Inner leaders empower people because empowered people work harder. They are more committed and attentive to their work when they can function independently and are allowed (encouraged, even) to make use of more of their talents, capacities, and creative selves. Enriching the job assigned to them so it is fuller, more demanding, more complex, and asks more of the total capacities of the follower is attractive to many workers. It increases personal motivation when leaders assign workers tasks that include some control over their work environment and discretion as to when and how work is done.

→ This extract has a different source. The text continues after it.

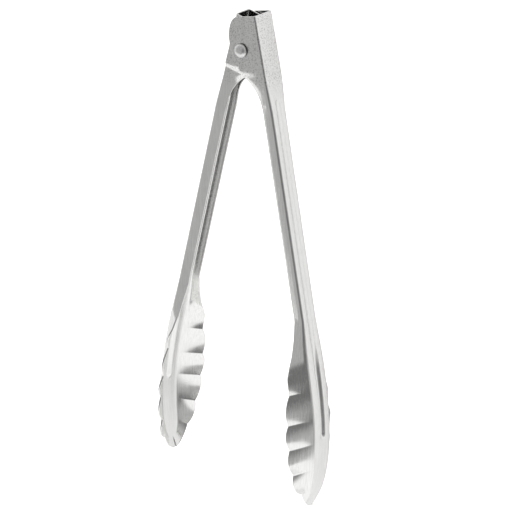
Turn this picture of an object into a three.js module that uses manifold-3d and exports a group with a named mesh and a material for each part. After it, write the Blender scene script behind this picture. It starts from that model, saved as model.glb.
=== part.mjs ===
// Spring loaded kitchen tongs: two pressed sheet-steel arms, one nested inside the other at a riveted
// hinge, pushed open by a coiled torsion spring round the rivet. Millimetres, +Z up. The tongs lie on their
// side: the hinge axis is along +Z, the hinge end points to +Y and the scalloped tips to -Y, and the arms
// spread along X.
//
// Each arm is described in its own coordinates, from the point beside the rivet where the base lines of the
// two arms cross: s runs along the base line towards the tip, h is the height of the outer surface of the
// spine above the base line, and y is the distance to the side of the arm's middle plane.
import * as THREE from "three";
import { mergeVertices } from "three/addons/utils/BufferGeometryUtils.js";
import Module from "manifold-3d";

const wasm = await Module();
wasm.setup();

// Overall
const SHEET = 1.0; // thickness of the pressed steel
const RUNNING_GAP = 0.3; // between pieces that touch or slide on the real tongs
const OPEN_HALF_ANGLE = THREE.MathUtils.degToRad(12.35); // of each arm from the middle, at rest
const CROSSING_FROM_MIDDLE = 132.115; // where the base lines cross, from the middle of the tongs' length
const LYING_HALF_HEIGHT = 22.74; // half the width of a paddle, which the tongs lie on

// Channel section of the handle
const SPINE_HEIGHT = 12.8;
const EAR_SPINE_HEIGHT = 11.6; // the spine is lower at the hinge end
const EAR_SPINE_END = 30.0;
const HALF_WIDTH = 8.1; // beside the spine
const EDGE_HEIGHT = 5.0; // of the wall's free edge
const EDGE_LEAN = 2.2; // how much further in the free edge is than the bend
const EAR_BEND = 2.0; // outside bend radius beside the hinge
const HANDLE_BEND = 3.6;
const PADDLE_BEND = 5.0;
const LIP_WIDTH = 1.9; // of the wall's curled edge
const LIP_CURL = 0.8;

// Ears of the hinge
const RIGHT_TOP_END = -18.5;
const LEFT_TOP_END = -16.8;
const EAR_EDGE = -9.5; // the ear's free edge, on the far side of the rivet
const EAR_CORNER_LENGTH = 14.5; // the ear's top corner is a quarter of an ellipse
const EAR_CORNER_HEIGHT = 8.4;
const EAR_TAPER_START = -2.0;
const CROTCH_START = 17.5; // where the ear's edge turns in to the handle's edge
const CROTCH_HEIGHT = -3.2;
const CROTCH_END = 37.0;
const SHOULDER_START = 12.5; // where the ear's flat ends in a pressed shoulder, on the ear's free edge...
const SHOULDER_END = 17.5;
const SHOULDER_TOP_START = 19.0; // ...and beside the spine's bend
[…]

People who feel their leaders have concern for their personal, individual development and maturation as human beings are more committed to that leader. They will follow a leader whom they feel is concerned for them as individuals, quite apart from what they can do for the work community. Empowered, committed people are also more creative and innovative in their work. They produce more new ways to do the work that challenge past methods. Empowered people focus on their capacities and those of their coworkers. Empowered workers are more open to change, more supportive of change, and more involved in determining the direction of change in the work community. Empowered leaders are hypothesized to be innovative, upward influencing, inspirational, and less focused on monitoring to maintain the status quo (Spreitzer, De Janasz, and Quinn, 1999).

There is some risk inherent in empowerment of others. It requires the leader to trust in the essential goodness of followers. Leaders need to trust their followers, their talent, commitment, and capacity to do work independently and in different ways than the leader would use. This is a different mind-set than traditional leadership models. It requires leaders to be teachers of others as they communicate understanding of and commitment to a common vision of the work community's future. This kind of trust, preceded by effective, appropriate training and values displacement, assures cooperative action even when the leader is not physically present.